February 7, 2008
Vertica update
I chatted with Andy Ellicott and Mike Stonebraker of Vertica today. Some of the content is embargoed until February 19 (for TDWI), but here are some highlights of the rest.
- Vertica now is “approaching” 50 paid customers, up from 15 or so in early November. (Compared to most of Vertica’s fellow data warehouse specialists, that’s a lot.) Many — perhaps most — of these customers are hedge funds or telcos.
- Vertica’s typical lag from sale to deployment is about one quarter.

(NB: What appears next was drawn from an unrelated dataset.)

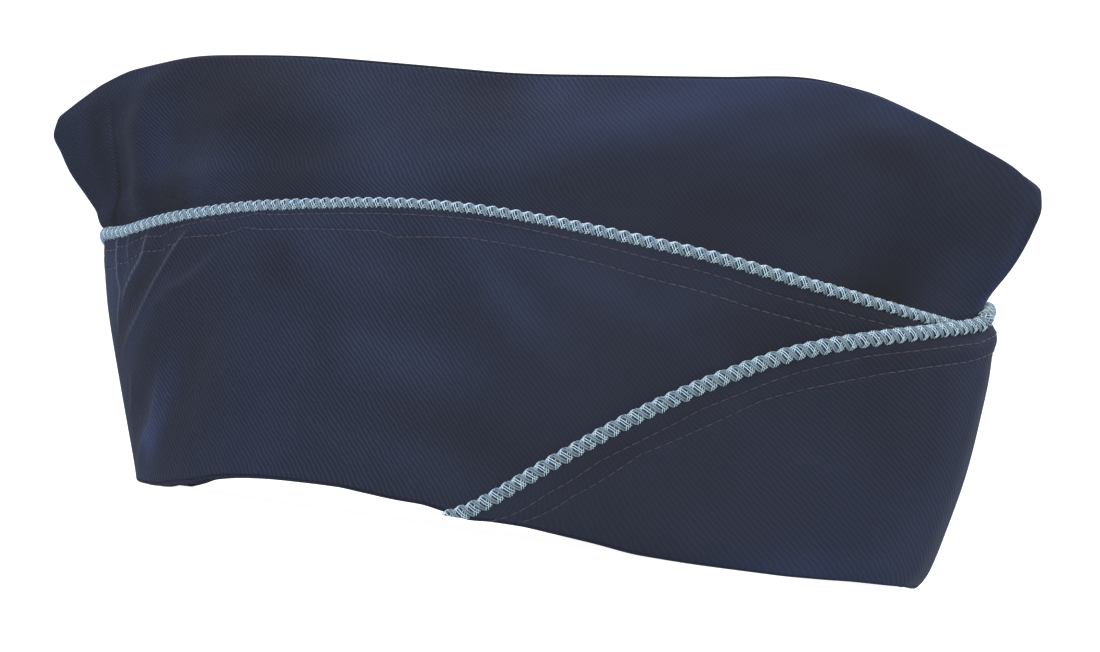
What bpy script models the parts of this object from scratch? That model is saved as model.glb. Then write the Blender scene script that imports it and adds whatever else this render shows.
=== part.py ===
# Garrison cap standing on its hem with its ridges up, in metres.
# X runs to the front of the cap, Y to the wearer's left and Z up.
# The origin lies under the middle of the cap's length, on the surface that the hem rests on.
import bpy
import bmesh
import math
import numpy as np

# Driving dimensions of the crown
HEM_LENGTH = 0.2110          # crown's outer face at the hem, back to front
HEM_WIDTH = 0.1520           # crown's inner face at the hem, side to side
HEM_AHEAD = 0.0160           # middle of the hem ahead of the middle of the ridges
RIDGE_LENGTH = 0.2990        # beak to beak
RIDGE_WIDTH = 0.0420         # between the inner faces of the two ridges
CAP_HEIGHT = 0.1213          # highest point of a ridge
HEM_ARCH = 0.0090            # deepest rise of the hem off the surface
VALLEY_DEPTH = 0.0280        # fold of the top piece below the ridges
FOLD_DEPTH = 0.0060          # unit for the soft folds in the cloth

# Driving dimensions of the turned-up curtain and its piping
CURTAIN_HEIGHT = 0.0785      # highest point of the piping's centre line
CROWN_CLOTH = 0.0018         # wall of a crown panel, measured across
TOP_CLOTH = 0.0022           # wall of the folded top piece, measured upright
CURTAIN_CLOTH = 0.0018       # wall of a curtain, two plies pressed together
PIPING = 0.0034              # diameter of the braided piping
SEAM_GAP = 0.0003            # clearance between neighbouring pieces

# How the cloth lies, as plain shares and powers
FULL_FIN_PINCH = 1.8         # pinch from which an end is a fin as round as its cloth
CURTAIN_PINCH = 0.1          # part of the crown's pinch that a curtain follows
CURTAIN_OPEN_LEVEL = 0.6     # level from which a curtain stands off by the piping's room
FOLD_REACH = 0.01            # share round over which a fold reads the direction of the cloth
FOLD_FADE = 4.0              # folds fade this many fold depths before the cap's middle plane
VALLEY_END_POWER = 0.8       # how late the valley of the top piece runs out at its tips
VALLEY_SIDE_POWER = 1.3      # how round the valley is from ridge to ridge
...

- Vertica’s typical initial selling price is $250K. Or maybe it’s $100-150K. The Vertica guys are generally pretty forthcoming, but pricing is an exception. Whatever they charge, it’s strictly per terabyte of user data. They think they are competitive with other software vendors, and cheaper, all-in, than appliance vendors.

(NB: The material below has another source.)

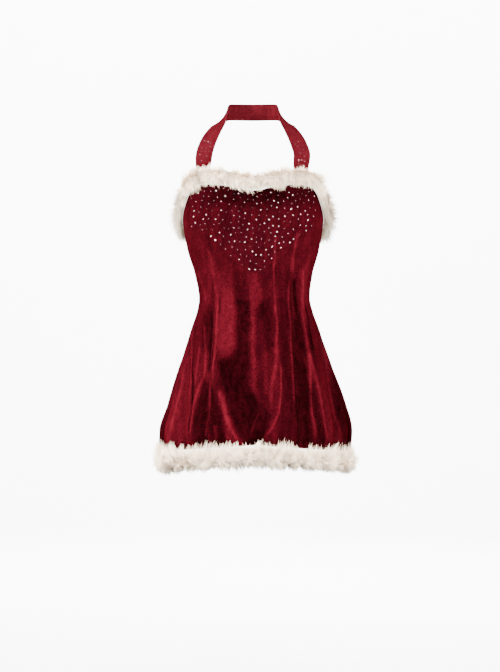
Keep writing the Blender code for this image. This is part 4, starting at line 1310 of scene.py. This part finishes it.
def fur_tree():
    """Geometry Nodes that grow locks of hair on a core, leaning along its comb and parting in tufts."""
    tree, given = new_tree("fur_pile", {
        "Core": "Geometry", "Lock": "Object", "Density": "Float", "Length": "Float", "Width": "Float",
        "Lean": "Float", "Ruffle": "Float", "Tufts": "Float", "Seed": "Int", "Material": "Material",
    }, "Fur")  # fmt: skip
    seed = given["Seed"]
    out = named(tree, "out", "FLOAT_VECTOR", (-1100, -1000))
    comb = named(tree, "comb", "FLOAT_VECTOR", (-1100, -200))
    reach = named(tree, "reach", "FLOAT", (-1100, -400))

    def vector_math(operation, first, second, place):
        """Vector made of two vectors, or of a vector and its scale."""
        inputs = {0: first, "Scale" if operation == "SCALE" else 1: second}
        return add_node(tree, "ShaderNodeVectorMath", place, inputs, operation=operation).outputs["Vector"]

    def kept_off(vector, least, place):
        """The vector, turned out where it would lean into the cloth."""
        x, y = place
        inputs = {0: vector, 1: out}
        along = add_node(tree, "ShaderNodeVectorMath", place, inputs, operation="DOT_PRODUCT")
        lacking = math_node(tree, "MULTIPLY_ADD", along.outputs["Value"], -1.0, (x + 140, y), least)
        lacking = math_node(tree, "MAXIMUM", lacking, 0.0, (x + 280, y))
        return vector_math("ADD", vector, vector_math("SCALE", out, lacking, (x + 420, y)), (x + 560, y))

    def cloud(scale, place):
        """Noise at each place on the core."""
        inputs = {"Vector": where, "Scale": scale, "Detail": TUFT_DETAIL}
        return add_node(tree, "ShaderNodeTexNoise", place, inputs).outputs

    grows = math_node(tree, "GREATER_THAN", reach, GROWS_FROM, (-1300, 300))
    density = math_node(tree, "MULTIPLY", grows, given["Density"], (-1200, 300))
    inputs = {"Mesh": given["Core"], "Density": density, "Seed": seed}
    scatter = add_node(tree, "GeometryNodeDistributePointsOnFaces", (-1100, 200), inputs)
    where = add_node(tree, "GeometryNodeInputPosition", (-1100, -600)).outputs["Position"]
    tufts = cloud(given["Tufts"], (-900, -600))
    parted = vector_math("SUBTRACT", tufts["Color"], (0.5, 0.5, 0.5), (-700, -600))
    parted = vector_math("SCALE", parted, given["Ruffle"], (-540, -600))
    leaning = vector_math("SCALE", comb, given["Lean"], (-700, -200))
    way = vector_math("ADD", scatter.outputs["Normal"], leaning, (-380, -100))
    way = vector_math("ADD", way, parted, (-220, -200))
    own = random_value(tree, (-OWN_LEAN,) * 3, (OWN_LEAN,) * 3, seed, (-380, -400))
    way = kept_off(vector_math("ADD", way, own, (-60, -200)), LEAST_OUT, (-60, -1200))
    way = add_node(tree, "ShaderNodeVectorMath", (80, -200), {0: way}, operation="NORMALIZE")
    inputs = {"Vector": way.outputs["Vector"]}
    stand = add_node(tree, "FunctionNodeAlignRotationToVector", (240, -200), inputs, axis="Z")
    bent = kept_off(vector_math("ADD", comb, parted, (240, -420)), 0.0, (-60, -1400))
    inputs = {"Rotation": stand.outputs["Rotation"], "Vector": bent}
    face = add_node(tree, "FunctionNodeAlignRotationToVector", (400, -200), inputs, axis="X", pivot_axis="Z")
    length = math_node(tree, "MULTIPLY", reach, given["Length"], (-60, -600))
    vary = random_value(tree, *LOCK_LENGTHS, seed, (-380, -800))
    length = math_node(tree, "MULTIPLY", length, vary, (100, -600))
    tuft = math_node(tree, "MULTIPLY_ADD", tufts["Fac"], TUFT_LENGTH, (100, -760), TUFT_BASE)
    length = math_node(tree, "MULTIPLY", length, tuft, (180, -600))
    width_seed = math_node(tree, "ADD", seed, WIDTH_SEED, (-540, -960))
    width = random_value(tree, *LOCK_WIDTHS, width_seed, (-380, -960))
    width = math_node(tree, "MULTIPLY", width, given["Width"], (-220, -960))
    size = add_node(tree, "ShaderNodeCombineXYZ", (260, -600), {"X": length, "Y": width, "Z": length})
    # Painted shade that differs from clump to clump, times the core's painted shade.
    clump = math_node(tree, "MULTIPLY_ADD", cloud(CLUMPS, (-900, -900))["Fac"], CLUMP_SHADE, (-700, -900),
                      MEAN_SHADE - CLUMP_SHADE / 2, clamp=True)
    shade = math_node(tree, "MULTIPLY", clump, named(tree, "shade", "FLOAT", (-700, -1100)), (-540, -900))
    inputs = {"Geometry": scatter.outputs["Points"], "Name": "shade", "Value": shade}
    shaded = add_node(tree, "GeometryNodeStoreNamedAttribute", (420, 300), inputs,
                      data_type="FLOAT", domain="POINT")
    locks = plant(tree, shaded.outputs["Geometry"], given["Lock"], face.outputs["Rotation"],
                  size.outputs["Vector"])
    join = add_node(tree, "GeometryNodeJoinGeometry", (780, 200), {"Geometry": locks})
    feed(tree, join.inputs["Geometry"], given["Core"])
    finish_tree(tree, join.outputs["Geometry"], given["Material"], "Fur")
    return tree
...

- One subject on which they’re totally non-forthcoming (lawyers’ orders) is the recent patent lawsuit filed by Sybase. They wouldn’t even say whether they thought it was bogus because they didn’t infringe, or whether they thought it was bogus because the patent shouldn’t have been granted.
- Average Vertica database size is a little under 10 terabytes of user data, with many examples in the 15-20 Tb range. Lots of customers plan to expand to 50-100 Tb.
- Vertica claims sustainable load speeds of 3-5 megabytes/sec/node, irrespective of database size. Data is sucked into RAM uncompressed, then written out a gig/node at a time, compressed. Gigabyte chunks are then merged on disk, which is superfast as it doesn’t involve sorting. (30 megabytes/second.) Mike insists this doesn’t compromise compression.
We also addressed the subject of Vertica’s schema assumptions, but I’ll leave that to another post.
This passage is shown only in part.